Foreign Minister Gianfranco Fini made the announcement in a statement after a meeting of coalition leaders in Rome.
link
good!! thank you for putting up that link. It is important but the situation is so unusual from the POV of
Americans that I didn’t know how to present it, even thouhg I read about it in fifty papers.
Basically, the situation is this:
Berluconi will hand in his letter of resignation (a formal act required by the constitution) in the process of what, I think, is called a “piloted crisis.” The President of the republic (Ciampi) will accept it and ask him to form a new governement and if he has the necessary majority in Parliament. He easily has enouhg votes now since the UDC has received some promises and ministries in exchange for it reentreance into the coalition. Berlusoni will say that he’s ready to lead the new coalition government, which is called Berlusconi-bis (from the Latin for twice).

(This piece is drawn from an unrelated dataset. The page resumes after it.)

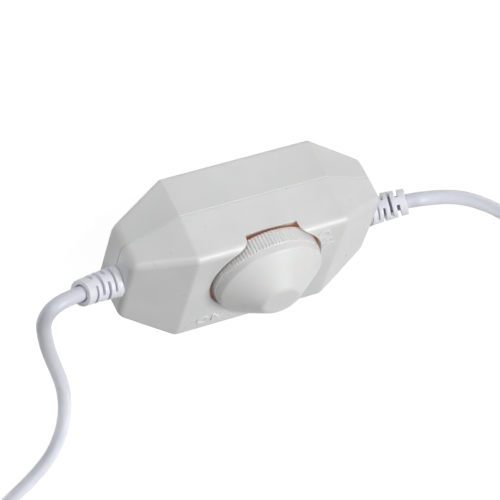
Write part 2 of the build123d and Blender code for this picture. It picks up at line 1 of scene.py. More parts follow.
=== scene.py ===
# %% [markdown]
# An in-line lamp dimmer: two faceted plastic covers around a rotary knob, with a lead from each
# end. The construction is already modelled at its real size. This lesson loads it and gives it its
# looks: real leads instead of plain tubes, bent strain reliefs, the raised words on the front, the
# finishes and the light. Everything is in metres, with the dimmer lying on its back, its leads
# along X and its knob up.

# %% Load the model
import bpy
import bmesh
import math
from mathutils import Matrix, Vector


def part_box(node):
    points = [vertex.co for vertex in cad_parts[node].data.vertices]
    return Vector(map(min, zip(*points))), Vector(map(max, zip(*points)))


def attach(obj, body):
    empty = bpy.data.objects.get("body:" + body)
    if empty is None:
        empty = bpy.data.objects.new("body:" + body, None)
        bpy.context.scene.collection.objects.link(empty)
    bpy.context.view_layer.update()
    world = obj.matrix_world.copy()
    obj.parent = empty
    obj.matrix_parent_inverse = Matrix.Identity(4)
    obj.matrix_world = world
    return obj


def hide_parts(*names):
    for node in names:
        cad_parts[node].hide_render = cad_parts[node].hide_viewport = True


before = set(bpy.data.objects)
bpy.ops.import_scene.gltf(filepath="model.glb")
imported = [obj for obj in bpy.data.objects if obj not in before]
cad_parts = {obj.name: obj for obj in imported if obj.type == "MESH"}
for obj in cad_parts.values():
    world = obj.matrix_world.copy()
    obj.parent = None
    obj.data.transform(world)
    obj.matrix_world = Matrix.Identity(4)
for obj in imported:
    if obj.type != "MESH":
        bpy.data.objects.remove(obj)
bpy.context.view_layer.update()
scene = bpy.context.scene

# %% [markdown]
# The camera. The photograph looks at the long side with the thumb notch, from above, and the
# camera is turned over, so the dimmer's front points down to the right in the picture. A long lens
# about a metre away gives the photograph's very slight perspective. The aim, the distance and three
# angles say all this in a form that is easy to change, which a raw matrix is not.

# %% Camera
camera_aim = Vector((0.0046, -0.0074, 0.0185))
camera_distance = 0.952
camera_side = math.radians(114.8)
camera_height = math.radians(25.94)
camera_roll = math.radians(152.9)
lens = 197.4

towards_camera = Vector((
    math.cos(camera_height) * math.cos(camera_side),
    math.cos(camera_height) * math.sin(camera_side),
    math.sin(camera_height),
))
camera_data = bpy.data.cameras.new("camera")
camera_data.lens = lens
camera_data.sensor_width = 36.0
camera_data.clip_start = 0.05
camera = bpy.data.objects.new("camera", camera_data)
scene.collection.objects.link(camera)
upright = (-towards_camera).to_track_quat("-Z", "Y").to_matrix().to_4x4()
place = Matrix.Translation(camera_aim + towards_camera * camera_distance)
camera.matrix_world = place @ upright @ Matrix.Rotation(camera_roll, 4, "Z")
scene.camera = camera
print("camera at", [round(value, 3) for value in camera.matrix_world.translation])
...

In sum, he’s managed to survive this crisis, but his image and popularity have been irreparably damaged. So much so,in fact, that his allies will be spending the next year thinking about how to get rid of him and replace him with someone who is not damaged goods. Meanwhile, the economy will continue to deteriorate and
the antagomism between the League and the rest of the coalition will probably foment many more such crises.
enough to be able to form one, I was kind of hoping Ciampi would ask somebody else…I completely missed the point of the story, thanks for explaining how it all works!
it seems I spoke a little to soon. Their HASN’T been an accord, according to umberto Bossi (head of the Northern League) and Roberto Calderoli. These people are maintianing that this is all just a kind of charade orchstrated by the center (UDC) and Ciampi to get rid of Berlusconi and destroy their economic and political program. Bossi insits, accorfin to La Repubblica, that there can be no resignations and he wants a vote-of-confidence (which would tranform it from a piloted crisi to an out-and–out parliamentary crisis.
Interesting!! But,now, I haven’t the slightest idea what’s ultimately going to happen here.